■ RECORDS SHOWN ■
▼
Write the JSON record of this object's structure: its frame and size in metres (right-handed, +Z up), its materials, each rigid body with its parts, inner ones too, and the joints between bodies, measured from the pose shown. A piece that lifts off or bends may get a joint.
▲
▼
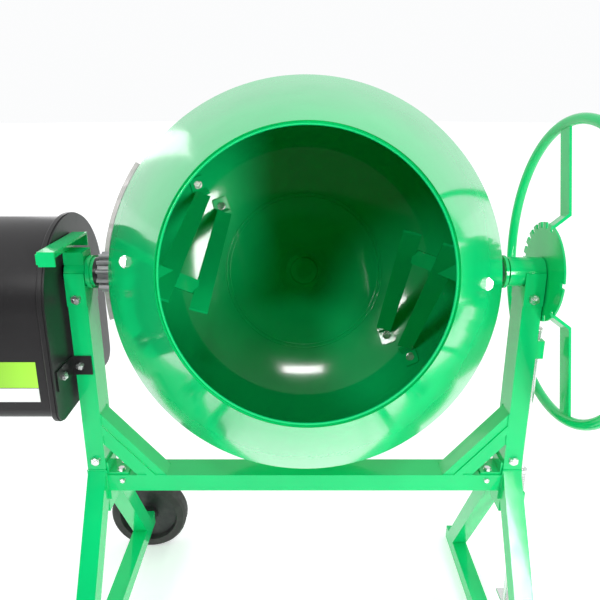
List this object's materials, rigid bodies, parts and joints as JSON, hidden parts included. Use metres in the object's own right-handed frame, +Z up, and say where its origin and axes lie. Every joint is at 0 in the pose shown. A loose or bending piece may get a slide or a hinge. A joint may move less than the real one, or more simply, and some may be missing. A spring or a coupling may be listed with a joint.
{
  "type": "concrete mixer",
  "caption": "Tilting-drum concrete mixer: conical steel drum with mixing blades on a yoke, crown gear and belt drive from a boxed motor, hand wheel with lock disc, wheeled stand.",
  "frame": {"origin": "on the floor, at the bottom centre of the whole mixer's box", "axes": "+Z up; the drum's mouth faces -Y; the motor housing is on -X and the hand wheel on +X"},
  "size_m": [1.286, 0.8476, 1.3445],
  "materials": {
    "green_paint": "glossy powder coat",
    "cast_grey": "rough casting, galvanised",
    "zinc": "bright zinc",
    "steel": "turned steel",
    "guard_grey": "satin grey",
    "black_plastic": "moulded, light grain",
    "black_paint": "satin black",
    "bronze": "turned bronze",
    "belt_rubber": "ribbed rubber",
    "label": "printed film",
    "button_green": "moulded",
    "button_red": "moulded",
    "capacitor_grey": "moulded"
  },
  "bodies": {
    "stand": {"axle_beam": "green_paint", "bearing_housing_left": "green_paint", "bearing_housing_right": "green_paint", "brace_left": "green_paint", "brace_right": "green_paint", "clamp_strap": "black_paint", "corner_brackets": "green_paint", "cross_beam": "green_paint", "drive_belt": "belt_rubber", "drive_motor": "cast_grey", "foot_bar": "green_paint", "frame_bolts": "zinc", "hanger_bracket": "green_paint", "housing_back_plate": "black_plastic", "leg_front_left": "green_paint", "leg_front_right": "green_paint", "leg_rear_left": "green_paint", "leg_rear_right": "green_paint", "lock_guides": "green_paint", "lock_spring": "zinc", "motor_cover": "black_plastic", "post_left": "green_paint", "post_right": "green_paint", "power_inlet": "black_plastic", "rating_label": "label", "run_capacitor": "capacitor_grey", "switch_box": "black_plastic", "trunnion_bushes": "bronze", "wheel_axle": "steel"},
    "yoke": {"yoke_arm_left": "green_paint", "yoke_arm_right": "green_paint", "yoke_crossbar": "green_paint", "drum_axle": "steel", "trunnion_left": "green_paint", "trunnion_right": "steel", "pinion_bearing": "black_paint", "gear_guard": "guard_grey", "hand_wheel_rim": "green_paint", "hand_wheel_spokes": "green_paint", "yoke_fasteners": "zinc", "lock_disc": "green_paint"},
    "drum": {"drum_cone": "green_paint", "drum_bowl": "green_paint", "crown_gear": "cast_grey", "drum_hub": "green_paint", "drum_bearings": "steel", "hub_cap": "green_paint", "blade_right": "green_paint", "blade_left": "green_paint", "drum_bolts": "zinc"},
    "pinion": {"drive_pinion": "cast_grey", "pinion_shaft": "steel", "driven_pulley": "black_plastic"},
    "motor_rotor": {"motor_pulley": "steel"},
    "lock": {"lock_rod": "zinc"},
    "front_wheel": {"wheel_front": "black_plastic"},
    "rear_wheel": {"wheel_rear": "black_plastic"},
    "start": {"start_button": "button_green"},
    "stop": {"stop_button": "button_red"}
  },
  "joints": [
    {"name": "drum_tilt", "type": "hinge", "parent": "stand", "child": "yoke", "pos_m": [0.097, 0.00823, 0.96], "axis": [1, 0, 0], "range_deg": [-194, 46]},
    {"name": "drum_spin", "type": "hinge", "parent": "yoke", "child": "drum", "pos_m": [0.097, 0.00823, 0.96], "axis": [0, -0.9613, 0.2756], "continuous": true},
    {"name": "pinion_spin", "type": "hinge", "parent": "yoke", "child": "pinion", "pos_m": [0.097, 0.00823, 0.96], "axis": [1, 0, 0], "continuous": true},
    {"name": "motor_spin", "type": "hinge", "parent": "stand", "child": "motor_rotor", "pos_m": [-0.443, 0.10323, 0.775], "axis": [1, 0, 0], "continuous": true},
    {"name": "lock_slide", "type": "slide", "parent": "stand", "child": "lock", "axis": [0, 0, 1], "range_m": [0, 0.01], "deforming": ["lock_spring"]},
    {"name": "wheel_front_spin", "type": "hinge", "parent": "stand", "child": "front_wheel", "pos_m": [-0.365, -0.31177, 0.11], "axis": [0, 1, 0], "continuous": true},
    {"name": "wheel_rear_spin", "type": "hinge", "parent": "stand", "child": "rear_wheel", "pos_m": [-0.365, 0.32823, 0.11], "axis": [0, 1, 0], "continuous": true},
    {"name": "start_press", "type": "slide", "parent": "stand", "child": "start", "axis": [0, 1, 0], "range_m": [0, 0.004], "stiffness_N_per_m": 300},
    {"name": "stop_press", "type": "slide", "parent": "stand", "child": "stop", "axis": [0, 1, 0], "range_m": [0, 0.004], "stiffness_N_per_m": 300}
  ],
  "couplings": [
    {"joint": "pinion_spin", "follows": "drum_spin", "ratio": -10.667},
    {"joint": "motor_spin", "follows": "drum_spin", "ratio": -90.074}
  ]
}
▲
▼
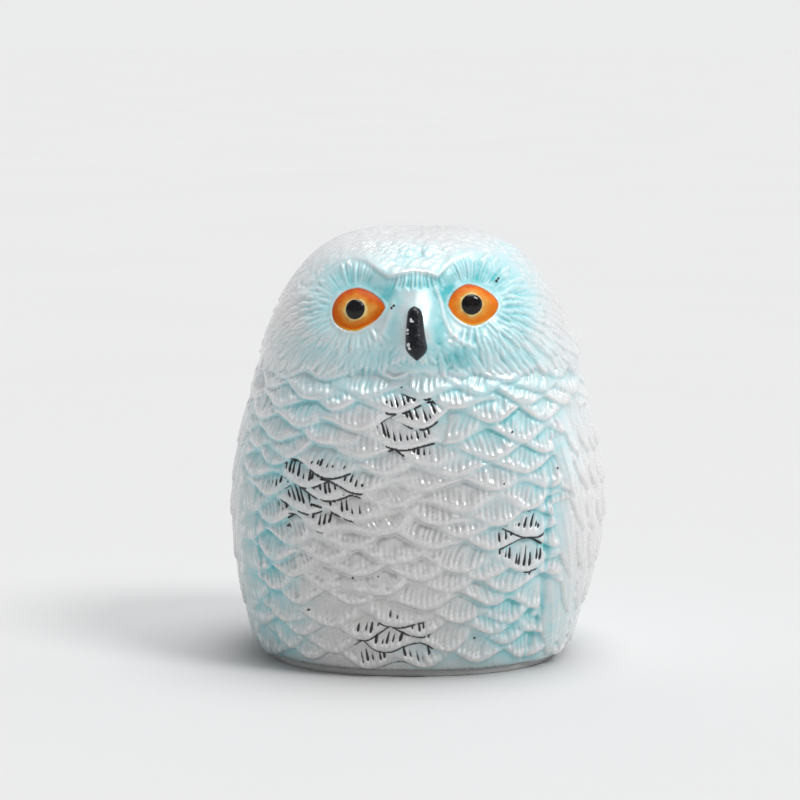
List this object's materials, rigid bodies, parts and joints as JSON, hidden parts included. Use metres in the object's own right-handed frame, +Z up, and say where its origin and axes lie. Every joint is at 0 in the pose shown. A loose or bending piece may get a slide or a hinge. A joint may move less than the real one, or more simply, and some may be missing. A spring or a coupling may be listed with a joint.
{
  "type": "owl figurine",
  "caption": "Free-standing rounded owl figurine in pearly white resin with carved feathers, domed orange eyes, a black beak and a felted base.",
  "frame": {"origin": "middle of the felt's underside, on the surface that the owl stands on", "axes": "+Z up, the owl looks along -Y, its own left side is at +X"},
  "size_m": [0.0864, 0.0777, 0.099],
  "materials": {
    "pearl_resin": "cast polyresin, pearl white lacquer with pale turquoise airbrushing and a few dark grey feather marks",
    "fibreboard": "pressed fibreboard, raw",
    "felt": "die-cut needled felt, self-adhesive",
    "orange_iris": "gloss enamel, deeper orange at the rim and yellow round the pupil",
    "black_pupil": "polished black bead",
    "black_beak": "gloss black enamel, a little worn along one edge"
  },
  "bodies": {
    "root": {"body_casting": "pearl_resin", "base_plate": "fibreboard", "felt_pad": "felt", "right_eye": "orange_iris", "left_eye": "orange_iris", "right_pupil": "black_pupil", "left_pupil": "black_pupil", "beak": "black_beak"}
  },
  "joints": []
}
▲
■ TASK GOAL ■
Find how many lines in the material hold the word "with" and state that number alone.

■ RESULT ■
6